Ceci dit certains qui ont les moyens financiers devront s'intéresser à ces maîtres spirituels pour atteindre ce point où ils seront capables de se mettre à l'écoute individuellement de leur gourou intérieur, la vie dans son mouvement d'évolution consciente de la conscience. Pour moi, ce fût le cas et puis quand la vie a estimé que je devais passer mon chemin et que j'ai persisté à ne pas l'entendre, elle a pris les grands moyens.

Sri Aurobindo et Mère comme la vie d'ailleurs n'hésitaient pas à envoyer leurs disciples vers des maîtres spirituels qui interrogés ne voyaient pas l'intérêt spirituel de l'enseignement de Sri Aurobindo et de Mère. Ramana Maharishi ne comprenait pas l'idée d'évolution de la conscience et pourtant de nombreux disciples de Sri Aurobindo et Mère l'ont rencontré sur les conseils de ces derniers. Une spiritualité intégrale ne peut nier la spiritualité quelle qu'elle soit même si elle a une part d'ignorance qu'elle ignore.

Sri Aurobindo et Mère fonctionnaient un peu comme Arnaud Desjardins :
- peu de publicité pour leur ashram y compris dans leurs livres ;
- un accueil sans condition de ressource de toute demande après un échange de courriers, une première rencontre amicale qui leur permettent de jauger les chances d'intégration à la vie de l'ashram.

Où sont aujourd'hui les maîtres spirituels de l'évolution de la conscience contemporains (Arnaud Desjardins étant plus proche de Ramana Maharishi que de l'évolution consciente de la conscience) capables d'accueillir autour d'eux des apprentis disciples en jaugeant la qualité de leur aspiration spirituelle sur des critères qui ne soient pas en premier lieu leur capacité quantitative à s'affranchir de leurs tarifs ?

Peut-on faire confiance à une entreprise qui veut développer économiquement son pouvoir sur la culture environnante pour vraiment nous mener individuellement et non selon des recettes indifférenciées à entendre le gourou intérieur, le principe d'invidualisation cosmique de la vie qui est le vecteur de l'évolution consciente de la conscience ?

Si l'évolution consciente de la conscience est notre but alors même une monnaie de substitution sera à surmonter.
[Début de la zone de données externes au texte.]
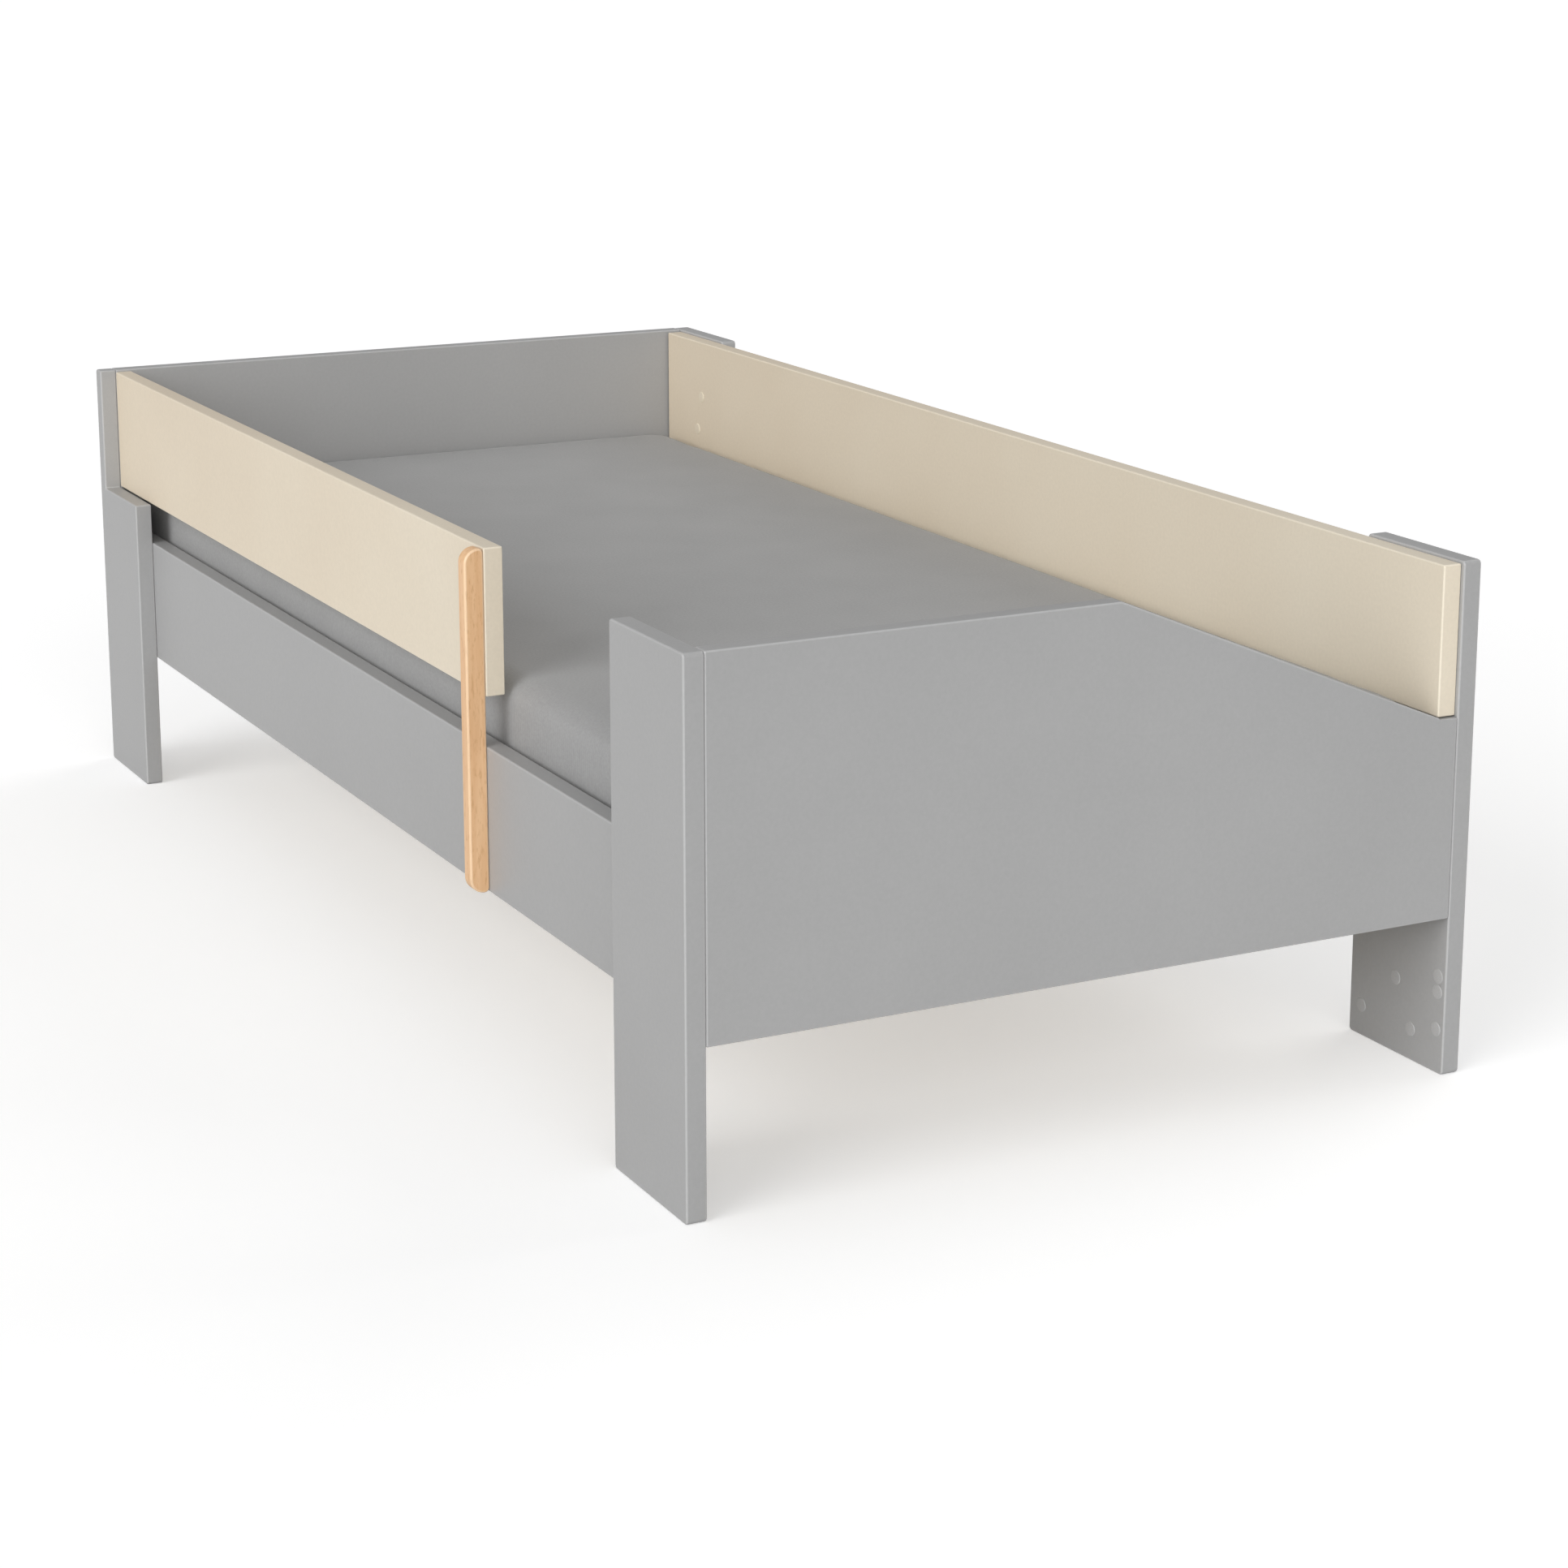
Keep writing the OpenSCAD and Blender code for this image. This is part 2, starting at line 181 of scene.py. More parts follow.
material, tree, shader, place = new_finish("pale_studio_floor", "#e4e4e4", 0.8)
cloud = add_node(tree, "ShaderNodeTexNoise", {"Vector": place, "Scale": per_mm(FLOOR_CLOUD_MM), "Detail": 3.0})
colour = blend_colours(tree, cloud.outputs["Fac"], 0.3, 0.7, "#e3e3e3", "#e5e5e5")
tree.links.new(colour, shader.inputs["Base Color"])
tree.links.new(colour, shader.inputs["Emission Color"])
seen = add_node(tree, "ShaderNodeLightPath").outputs["Is Camera Ray"]
backlight = add_node(tree, "ShaderNodeMapRange", {"Value": seen, "To Max": FLOOR_BACKLIGHT})
tree.links.new(backlight.outputs[0], shader.inputs["Emission Strength"])

floor_mesh = bpy.data.meshes.new("floor")
half = FLOOR_SIZE / 2
corners = [(x * half, y * half, 0) for x, y in ((-1, -1), (1, -1), (1, 1), (-1, 1))]
floor_mesh.from_pydata(corners, [], [(0, 1, 2, 3)])
floor_mesh.materials.append(material)
floor = bpy.data.objects.new("floor", floor_mesh)
bpy.context.scene.collection.objects.link(floor)

world = bpy.data.worlds.new("white_studio")
world.use_nodes = True
world.node_tree.nodes.clear()
seen = add_node(world.node_tree, "ShaderNodeLightPath").outputs["Is Camera Ray"]
glow = add_node(
    world.node_tree, "ShaderNodeMapRange", {"Value": seen, "To Min": WORLD_LIGHT, "To Max": WORLD_SEEN}
)
sky = add_node(
    world.node_tree, "ShaderNodeBackground", {"Color": linear("#ffffff"), "Strength": glow.outputs[0]}
)
add_node(world.node_tree, "ShaderNodeOutputWorld", {"Surface": sky.outputs[0]})
bpy.context.scene.world = world
bpy.context.scene.view_settings.view_transform = "Standard"
print("floor", FLOOR_SIZE, "m wide")

# %% [markdown]
# ## Lacquered MDF
# The boards are MDF, cut, edge-rounded and sprayed with a satin water-based lacquer. To the eye
# that is an even colour with a soft, slightly blurred gloss. Up close the spray leaves orange peel,
# ripples of one or two millimetres. Those would not show from across the room, so they are drawn at
# 5 mm. A very slow drift in tone stands for the film's thickness. The cream boards are a little warmer
# toward the head, and darker there as painted shade, where the light falls off. On the rounded edges
# the colour is mixed toward a pale one as a painted highlight, the thin pale line that the rounding
# would catch. The boards' meshes mark those faces with the attribute "rounding".


# %% Lacquered MDF
def painted_edge_highlight(tree, colour, pale, strength):
    """The colour, mixed toward a pale hex colour on the faces of rounded edges as a painted highlight."""
    marked = add_node(tree, "ShaderNodeAttribute", attribute_name="rounding").outputs["Fac"]
    share = add_node(tree, "ShaderNodeMath", {0: marked, 1: strength}, operation="MULTIPLY")
    mix = add_node(
        tree,
        "ShaderNodeMix",
        {"Factor": share.outputs[0], MIX_A: colour, MIX_B: linear(pale)},
        data_type="RGBA",
    )
    return mix.outputs[MIX_RESULT]


HALF_BED = 0.8
DRIFT_MM, SPECK_MM, PEEL_MM = 180, 3.5, 5
# How much of the pale colour the rounded edges take, as a painted highlight
EDGE_HIGHLIGHT_SHARE = 0.22
GLOSS_DRIFT = 0.04


def lacquered_mdf(name, first, second, pale, along, roughness):
    """Satin lacquer between two hex colours, with pale as a painted highlight on rounded edges. along is how
    much of the two runs from head to foot, the first at the head: on the cream boards that is warmer tone and
    painted shade.
    """
    material, tree, shader, place = new_finish(name, first, roughness, IOR=1.48)
    cloud = add_node(
        tree,
        "ShaderNodeTexNoise",
        {"Vector": place, "Scale": per_mm(DRIFT_MM), "Detail": 3.0, "Roughness": 0.45},
    )
    drift = add_node(
        tree, "ShaderNodeMapRange", {"Value": cloud.outputs["Fac"], "From Min": 0.3, "From Max": 0.7}
    )
    # From head to foot: on the cream boards the colour is warmer in tone toward the head, and darker there as
    # painted shade where the light falls off.
    lengthwise = add_node(tree, "ShaderNodeSeparateXYZ", {0: place}).outputs["X"]
    warmth_and_shade_run = add_node(
        tree, "ShaderNodeMapRange", {"Value": lengthwise, "From Min": -HALF_BED, "From Max": HALF_BED}
    )
    tone = add_node(tree, "ShaderNodeMix", {"Factor": along, "A": drift.outputs[0], "B": warmth_and_shade_run.outputs[0]})
    flat = blend_colours(tree, tone.outputs[0], 0.0, 1.0, first, second)
    # Rounded edges are mixed toward the pale colour: a painted highlight.
    colour = painted_edge_highlight(tree, flat, pale, EDGE_HIGHLIGHT_SHARE)
    speck = add_node(tree, "ShaderNodeTexNoise", {"Vector": place, "Scale": per_mm(SPECK_MM), "Detail": 2.0})
    grain = add_node(
        tree,
        "ShaderNodeMapRange",
        {"Value": speck.outputs["Fac"], "From Min": 0.3, "From Max": 0.7, "To Min": 0.975, "To Max": 1.015},
    )
    toned = add_node(
        tree, "ShaderNodeVectorMath", {0: colour, "Scale": grain.outputs[0]}, operation="SCALE"
    )
    tree.links.new(toned.outputs[0], shader.inputs["Base Color"])
    gloss = add_node(
        tree,
        "ShaderNodeMapRange",
        {"Value": drift.outputs[0], "To Min": roughness - GLOSS_DRIFT, "To Max": roughness + GLOSS_DRIFT},
    )
    tree.links.new(gloss.outputs[0], shader.inputs["Roughness"])
    peel = add_node(tree, "ShaderNodeTexNoise", {"Vector": place, "Scale": per_mm(PEEL_MM), "Detail": 1.0})
    ripple = add_node(
        tree, "ShaderNodeBump", {"Strength": 0.08, "Distance": 0.0006, "Height": peel.outputs["Fac"]}
    )
    tree.links.new(ripple.outputs[0], shader.inputs["Normal"])
    return material


# The third colour of each is the painted highlight on rounded edges. The cream turns warmer in tone and darker
# as painted shade toward the head.
grey_lacquer = lacquered_mdf("lacquered_mdf_grey", "#a3a3a3", "#a6a6a6", "#d2d2d2", 0.0, 0.40)
cream_lacquer = lacquered_mdf("lacquered_mdf_cream", "#d8c9b2", "#e3d9c6", "#f6efdf", 0.75, 0.40)
print("made", grey_lacquer.name, "and", cream_lacquer.name)

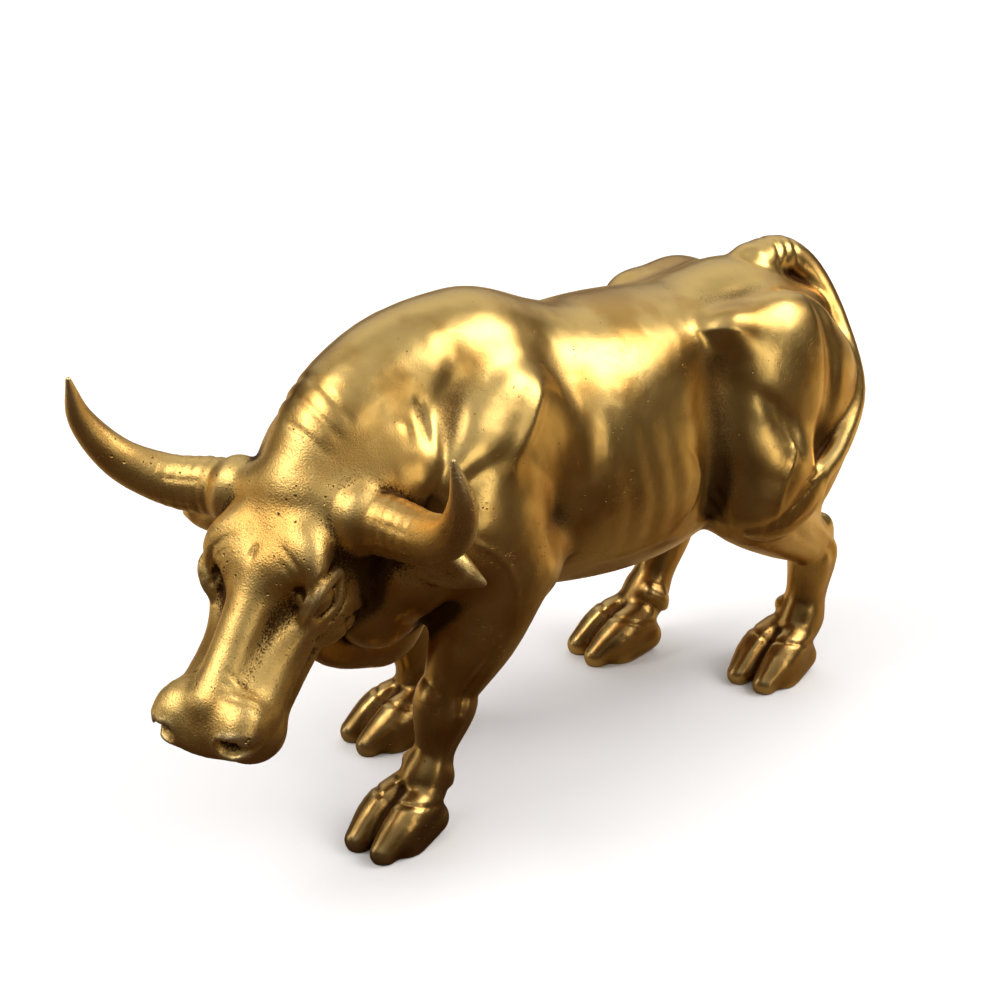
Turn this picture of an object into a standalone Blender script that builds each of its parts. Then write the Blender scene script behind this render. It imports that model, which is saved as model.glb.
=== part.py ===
"""A cast-metal desk figure of a bull, walking with its head low. Metres, +Z up.

The figure is one solid, as it was cast. It is modelled in clay first: a grid of distances to the
surface, to which masses and limbs are added and from which creases and hollows are cut. Geometry
Nodes then turn the clay into a mesh, whose hooves are cut off flat at the floor. Forms are drawn
in units of about a millimetre, with the muzzle towards -Y, the bull's left at +X and the floor at
Z = 0, and the finished figure is brought to FIGURE_LENGTH.
"""

import math
from dataclasses import dataclass, fields

import bpy
import numpy as np
from mathutils import Matrix, Vector

FIGURE_LENGTH = 0.150      # muzzle to tail, m
CLAY_CELL = 0.95           # grid step of the clay, drawn units
SOLID_TRIANGLES = 8800     # faces left on the solid after it is thinned
CLAY_LOW = (-34.0, -102.0, -5.0)
CLAY_HIGH = (48.0, 76.0, 98.0)

GOLD_COLOUR = (0.62, 0.42, 0.16, 1.0)
GOLD_ROUGHNESS = 0.32

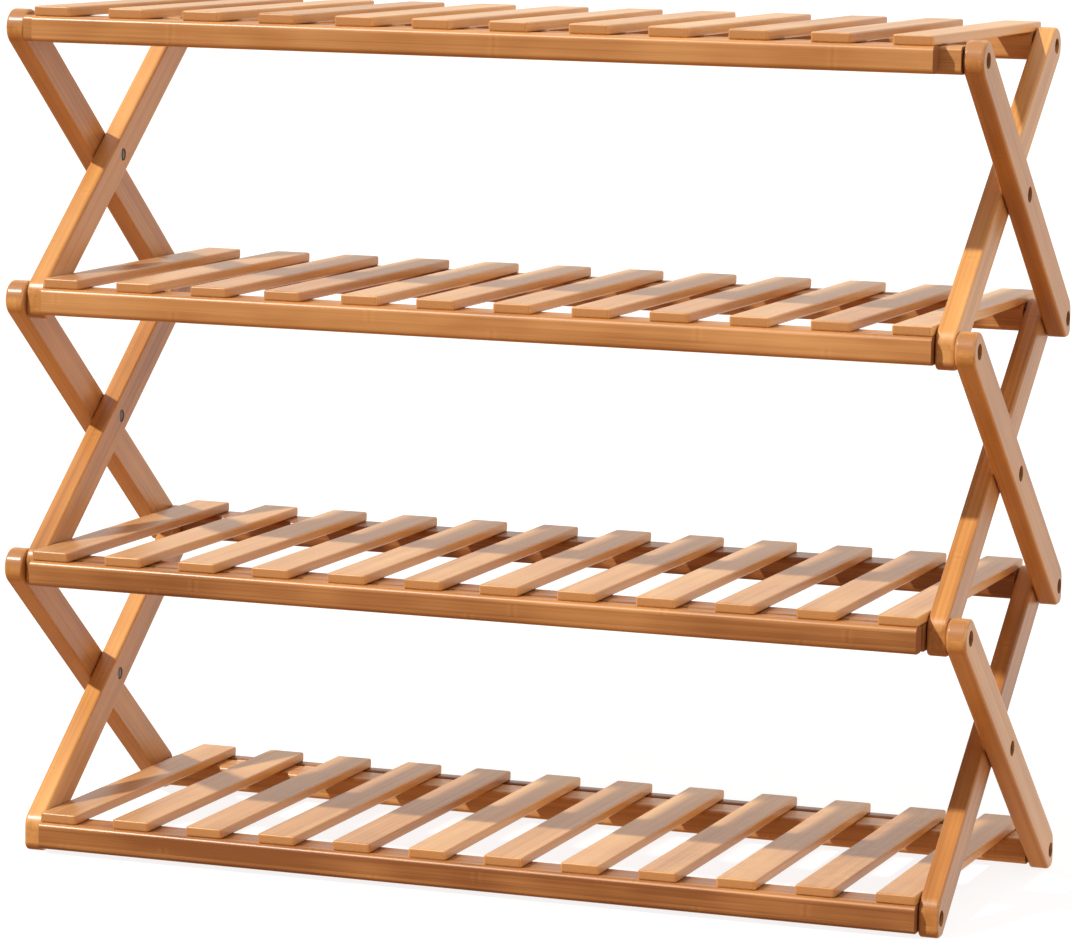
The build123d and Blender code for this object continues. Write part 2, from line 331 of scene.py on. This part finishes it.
def stretched_noise(tree, along_scale, across_scale, detail):
    """Noise drawn out along the board, from 0 to 1."""
    shifted = calc(tree, "MULTIPLY_ADD", along, along_scale, calc(tree, "MULTIPLY", board, BOARD_SHIFT))
    beside = calc(tree, "MULTIPLY", across, across_scale)
    behind = calc(tree, "MULTIPLY", through, across_scale)
    vector = put(tree, "ShaderNodeCombineXYZ", {"X": shifted, "Y": beside, "Z": behind}).outputs[0]
    noise_inputs = {"Vector": vector, "Scale": 1.0, "Detail": detail, "Roughness": 0.6}
    return put(tree, "ShaderNodeTexNoise", noise_inputs, noise_dimensions="3D").outputs["Fac"]


fibres = stretched_noise(bamboo, along_scale=9.0, across_scale=1500.0, detail=2.0)
streaks = stretched_noise(bamboo, along_scale=3.5, across_scale=330.0, detail=3.0)
clouds = stretched_noise(bamboo, along_scale=9.0, across_scale=22.0, detail=2.0)
print("three noises: fibres, streaks and clouds")

# %% [markdown]
# ### Nodes of the cane
#
# Every strip was cut from its own cane, so each has its nodes at its own places. We repeat a
# distance along the strip, start it at a random place for each strip, and measure how far
# we are from the middle of the mark. A smooth step turns that distance into a narrow band,
# and a wider one makes the pale collar beside it.

# %% Node marks and glue lines
NODE_SPACING = 0.235
NODE_HALF_WIDTH = 0.0024
COLLAR_HALF_WIDTH = 0.006
GLUE_SHARE = 0.035  # of a strip's width
NODE_WANDER = 0.006  # of the spacing, so that a mark isn't dead straight

wander = calc(bamboo, "MULTIPLY_ADD", streaks, NODE_WANDER, strip_chance["Value"])
repeat = calc(bamboo, "FRACT", calc(bamboo, "MULTIPLY_ADD", along, 1 / NODE_SPACING, wander))
off_middle = calc(bamboo, "ABSOLUTE", calc(bamboo, "SUBTRACT", repeat, 0.5))
from_node = calc(bamboo, "MULTIPLY", off_middle, NODE_SPACING)


def fade(tree, distance, width):
    """1 at no distance, falling smoothly to 0 at the given width."""
    inputs = {"Value": distance, "From Min": width, "From Max": 0.0, "To Min": 0.0, "To Max": 1.0}
    return put(tree, "ShaderNodeMapRange", inputs, interpolation_type="SMOOTHSTEP").outputs[0]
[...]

C'est l'argent qu'il nous faut détruire. Le quantitatif va à l'encontre du qualitatif et donc d'une réelle individualisation évolutive de la conscience une.
Raoul Vaneigem un situationniste, ce mouvement qui avait inspiré le coeur rageur de mai 68 montre que nous avons besoin de rompre l'idée que nous devons gagner de l'argent pour vivre. Cette idée est le signe que notre bestialité reste prédominante. Reste à vaincre cela politiquement et spirituellement.
Spirituellement, il me semble que la position de st Paul sur la question de l'argent doit rester à l'honneur : il ne demande rien pour sa Bonne Nouvelle, il assure par son travail sa propre subsistance. Mais st Paul demande de l'argent pour son église... C'est là où la spiritualité se fait politique. La politique de l'Eglise a fait bon ménage avec les puissances de l'argent...

Politiquement si nous voulons abattre la religion de l'argent, il faut agir globalement et non seulement localement avec une petite monnaie entre soi. L'Etat doit être réinvesti : l'argent de l'Etat acquis par l'impôt ne doit plus servir à n'importe quoi, il doit servir à rendre libre les êtres humains de toute exigence matérielle de survie. Un Revenu Minimum d'Existence serait peut-être une solution. Plus de bourse d'étude, plus de retraite, plus d'assurance chomage, plus de droit opposable au logement, plus d'aides aux grosses multinationales pour des emplois précaires, plus d'aides aux industries d'armement et du pétrole, plus de justification pour les plus pauvres de s'embaucher dans la mafia et de croire en la loi de la jungle, un seul Revenu Minimum d'Existence permettant à chacun de ne plus avoir à travailler pour survivre c'est-à-dire de quoi manger, boire, s'habiller et se loger. Il va sans dire qu'aucune banque, rien ni personne ne pourrait prélever autre chose sur ce revenu que ce qui assure l'existence matérielle...

Dans un tel contexte, rapidement ceux qui pratiquent une authentique évolution consciente de la conscience pourraient mettre en place une économie libérée du profit et l'argent disparaîtrait peu à peu naturellement bien que devenu l'instrument docile de l'évolution de la consience. En effet il deviendrait inutile pour des êtres sensibles à la qualité de conscience et non à une certaine quantité de monnaie.